I definitely liked Toe Jam, and Walk on the Wild Side.
Gary

climber
Desolation Basin, Calif.
Jan 26, 2011 - 07:09pm PT
Paulina is right about Duchess. But wrong about Black Tide, it is runout, but there is a bolt at each crux. It's a great climb.
bluering

Trad climber
Santa Clara, CA
Jan 26, 2011 - 07:16pm PT
Black Tide is a bit runout after the last clip, but if you do it right (by trending right after the clip), it's pretty secure climbing.

Double Dip is pretty fun. Ton's of stuff on Atlantis Wall too.
herm

Trad climber
Bishop
Jan 26, 2011 - 07:19pm PT
The bong looks cool, has a wild approach, and is about 5.4.
bluering

Trad climber
Santa Clara, CA
Jan 26, 2011 - 07:25pm PT
Oh yeah, the Bong is awesome!!! I got to second it when I did it, thus 'cleaning the Bong'. Fun route. Maybe not worth the approach but there is another formation out that way. I forget the name. Patagonia Pile?
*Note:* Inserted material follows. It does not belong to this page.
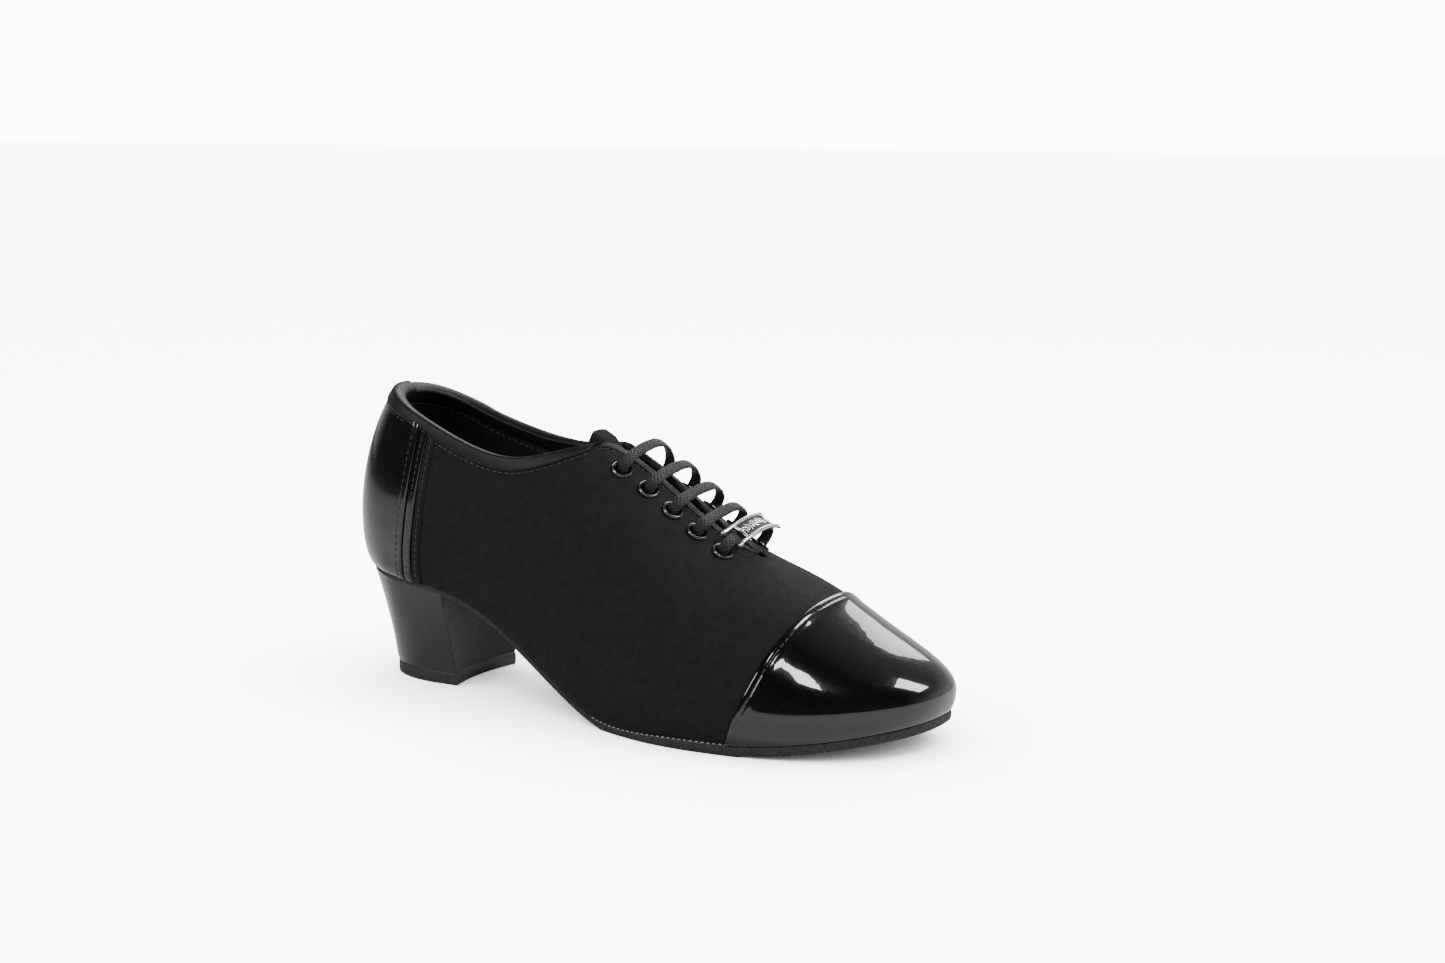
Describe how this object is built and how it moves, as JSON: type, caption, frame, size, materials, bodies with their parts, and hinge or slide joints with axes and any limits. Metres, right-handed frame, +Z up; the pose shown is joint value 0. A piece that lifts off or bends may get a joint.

This one is easy for 5.9ish on Nuclear Reactor Rock. Just watch!
http://www.youtube.com/user/SuperBluering?feature=mhum
froodish

Social climber
Portland, Oregon
Jan 26, 2011 - 07:35pm PT
I would not recommend Lickety Splits to a budding 5.8 leader. Falling is not an option above the crack.
looking sketchy there...

Social climber
Latitute 33
Jan 26, 2011 - 07:42pm PT
The MP List is OK, Now -- I just made a few modifications to it as a couple very unworthy routes were oddly on the list.

If you want a bit of an adventure, 200 Motels & Taken For Granite provide a nice day out and are somewhat away from the hordes.
pud

climber
Sportbikeville & Yucca brevifolia
Jan 26, 2011 - 07:58pm PT
Boussineer (sp)
Hands off
Sail Away
Nurn's Romp
White Lightning
Dappled Mare
SW Corner Headstone
Bucket Brigade
Double Dip
Lazy Daze
Joe

Social climber
Santa Cruz
Jan 26, 2011 - 07:59pm PT
200 motels and taken for granite are definitely worth the price of admission, but would save them for a warmer day. north facing and can be chilly up there.
Byran

climber
Jan 26, 2011 - 08:07pm PT
1. Taken For Granite
2. Breakfast of Champions
3. Mental Physics
4. Hex Marks the Poot
5. Walk on the Wild Side
6. Double Cross
7. Likety Splits
8. Stitcher Quits
9. White Lightning
10. The Dolphin (or maybe Sail Away)

Would have been a lot easier to come up with a solid top 10 if I were to include 5.9's. Some of those near the end of my list I don't even like very much.